Comprometido con lo que se hizo en la Transición, Carrillo recuerda lo que aún no se ha hecho: “Los caídos por Dios y por la patria se han convertido en héroes durante 40 años, han estado glorificados, se ha ayudado económicamente a las familias... De lo que se trata ahora es de desenterrar a los muertos que están en las cunetas, darles sepultura normal y anular las sentencias, nada más. No vamos a desenterrar a Franco para juzgarle”; también alaba todos los buenos resultados políticos que derivan de aquellos años: “Creo que el Estado de las Autonomías ha sido un hallazgo fundamental, y que el sistema de autonomías tiene un gran papel en los cambios que se han producido en España. A pesar de que haya 17 gobiernos regionales, hoy España está más unida que lo estaba bajo la dictadura de Franco. Ahora la unión es voluntaria, ahora es democrática”. El 28 de diciembre de 2006, muy pocos días antes del atentado de la T-4, Carrillo lamentaba que la única verdadera asignatura pendiente de la democracia española fuera el fin de la banda terrorista ETA.
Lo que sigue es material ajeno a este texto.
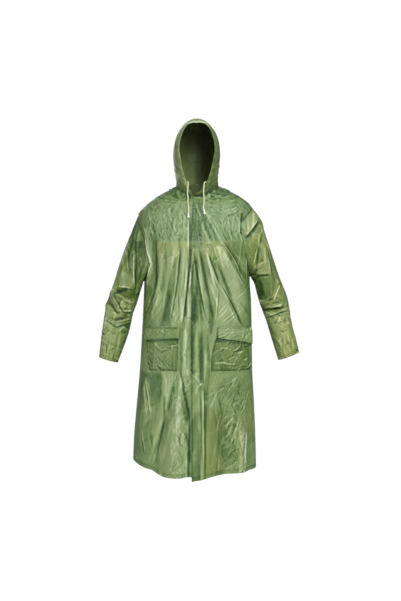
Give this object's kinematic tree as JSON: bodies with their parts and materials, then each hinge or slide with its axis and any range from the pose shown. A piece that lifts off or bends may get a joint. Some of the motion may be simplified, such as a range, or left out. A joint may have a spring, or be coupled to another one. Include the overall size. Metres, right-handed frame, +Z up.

Cuando el cenicero ya rebosa de colillas, el hombre que vio nacer y morir la Segunda República, que vivió las revueltas mineras de su Asturias natal y que contribuyó a solidificar el papel de la izquierda democrática, ríe abiertamente cuando se le pregunta por cómo cree que se le recordará dentro de 100 años: “Mire usted, dentro de esos años... de mí no se va a acordar ya nadie. Dentro de poco no se acordará nadie de Adolfo Suárez. Las nuevas generaciones apenas se acuerdan de Franco, y cuidado que hay motivos para acordarse del caballero. ¿De mí? De mí se van a acordar mi mujer, mis hijos, mis nietos... No, yo no tengo ninguna preocupación de eternidad. Mire usted, la posteridad... para mí no tiene importancia. Me tiene sin cuidado. Ya considero como un premio que hoy haya mucha gente, incluso que no es de mis ideas, que me ve y me saluda y me dice que aprecia lo que he hecho por España. Me parece que eso... ya es suficiente para mi amor propio y para mi vanidad, ¿no?”.

Santiago Carrillo se levanta de la mesa. “Menuda lata le he dado. No sé qué va a hacer usted con dos horas de entrevista...”. Carmen recoge el cenicero y se lo lleva a la cocina para vaciarlo.